The government has been defeated in the Lords over plans that would determine the dates of future general elections.
Ministers are proposing a law which would see elections staged every five years under fixed-term Parliaments.
They argue the step would create greater certainty and remove the power of the prime minister to call an election whenever they wanted.
But peers said parliaments after the current one could not be bound by the plan. The government lost by six votes.
MPs will have the opportunity to overturn the amendment to the Fixed Terms Bill when it returns to the Commons.
The defeat will not alter government plans to hold the next general election on 7 May 2015 - at the end of the current planned five-year term.
During the debate, peers argued that parliaments after the current one should have to pass a resolution should they wish to continue with the fixed-term law.
Several, including former Cabinet Secretary Lord Butler, argued the coalition did not have a mandate to "bind" future parliaments.
"The government have a perfect right to commit themselves to a fixed-term for the current parliament provided they continue to maintain the confidence of the House of Commons," Lord Butler said.
"Certainly they do not have the right to make a permanent change to our constitution to meet the convenience of a temporary coalition."
The bill had been rushed through and needed further consideration, he added.
But Lib Dem Lord Tyler said the amendment would "undermine" the entire bill.
He said the legislation was intended to enshrine the "principle of fixed-term parliaments for the long term" and future parliaments would still have the power to repeal it if they so chose.
"The bill will ensure that the power to dictate the timing of elections is removed from the prime minister of the day," he argued.
At the end of the debate, peers backed the amendment to the bill by 190 votes to 184.
Parliaments are currently limited to a maximum of five years, but the prime minister is free to call a general election at any time.

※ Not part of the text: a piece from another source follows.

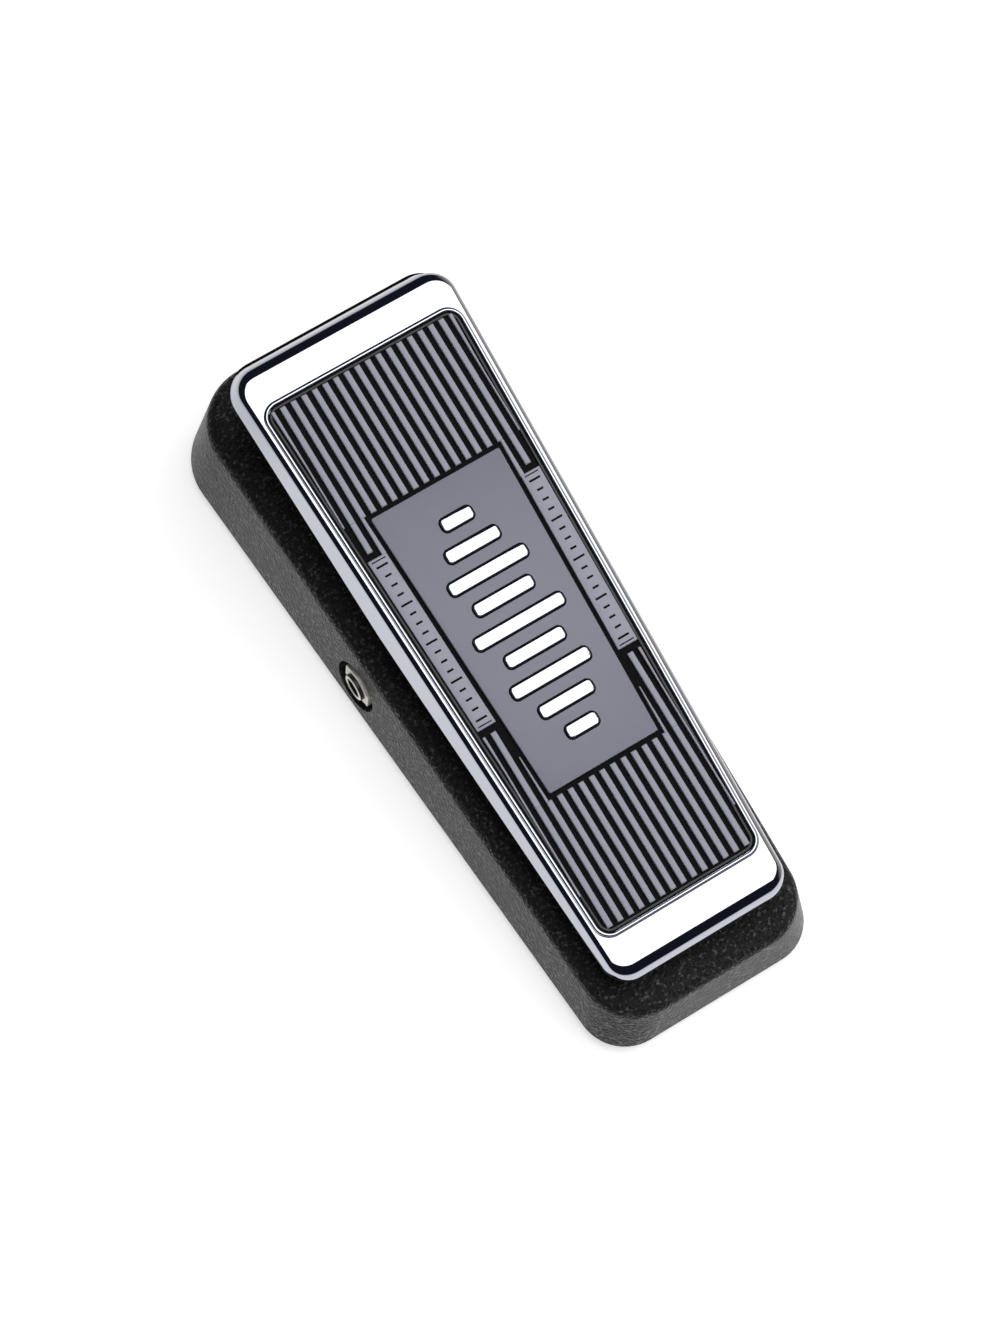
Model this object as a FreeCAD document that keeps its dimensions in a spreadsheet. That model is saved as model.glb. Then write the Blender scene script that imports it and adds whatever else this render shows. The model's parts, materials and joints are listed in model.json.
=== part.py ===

The government has argued that fixed terms would eliminate the power of the executive to call elections when it was politically convenient.
Under the bill, an election could still be triggered before the end of a five-year term if a motion of no confidence was passed in the government and no alternative administration could be formed, or if at least two-thirds of MPs approved calls for an early election.
On Tuesday peers rejected Labour proposals to set the length of the current parliament at four rather than five years and limit future parliaments to four years.